Para todas as medidas que vamos citar, é preciso ter compromisso com aquilo que é público. Infelizmente, não é o caso que vemos na nossa cidade e em nosso país, onde muitos políticos são donos de estabelecimentos privados de saúde ou são financiados por estes.
Só vamos ter saúde de qualidade se tivermos melhores condições de trabalho. Para isso, precisamos acabar com a terceirização e com as contratações via Fundação. É preciso melhorar o salário dos trabalhadores (especialmente dos Agentes Comunitários de Saúde), voltar a fazer concurso público e não deixar que o sistema dependa de horas-extras.
Só vamos ter saúde de qualidade se tivermos uma vida mais digna. Precisamos de um transporte público de melhor qualidade, em que as pessoas possam viajar sentadas na maior parte das vezes. Se uma grande parcela da população demora 2h para chegar em casa (entre a ida e a volta) e ainda trabalha 8h por dia, não é possível exigir dela que faça exercícios físico, ande no parque (como adoram indicar os cardiologistas), que se alimente com qualidade.
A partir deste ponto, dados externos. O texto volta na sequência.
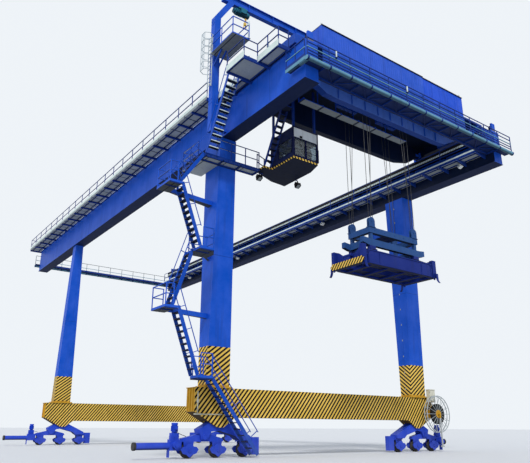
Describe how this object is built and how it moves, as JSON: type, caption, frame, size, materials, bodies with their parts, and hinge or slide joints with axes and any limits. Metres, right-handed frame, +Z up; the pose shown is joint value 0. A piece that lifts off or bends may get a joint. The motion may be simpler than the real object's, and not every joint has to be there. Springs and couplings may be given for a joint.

Só vamos ter saúde de qualidade se tivermos profissionais qualificados. Em Curitiba, o IMAP, instituto da Prefeitura que promove cursos de capacitação, está abandonado. É preciso voltar a investir nele, para que os trabalhadores da saúde tenham acesso a uma capacitação voltada para o SUS, algo que não acontece hoje na maioria das faculdades, especialmente nas de medicina.
Ao invés de fazer essas medidas, a Prefeitura infelizmente aposta em invencionices. Recentemente, orientou que os trabalhadores ligassem para a casa daqueles que estão em filas de espera, perguntando se querem mesmo estar e se precisam de tais consultas. Um absurdo, em todos os sentidos.
Por fim, é preciso dizer que não basta substituir a saúde por outro problema na lista da população. Devemos, sim, trabalhar para que o nenhum seja o primeiro colocado daqui uns anos nessas pesquisas.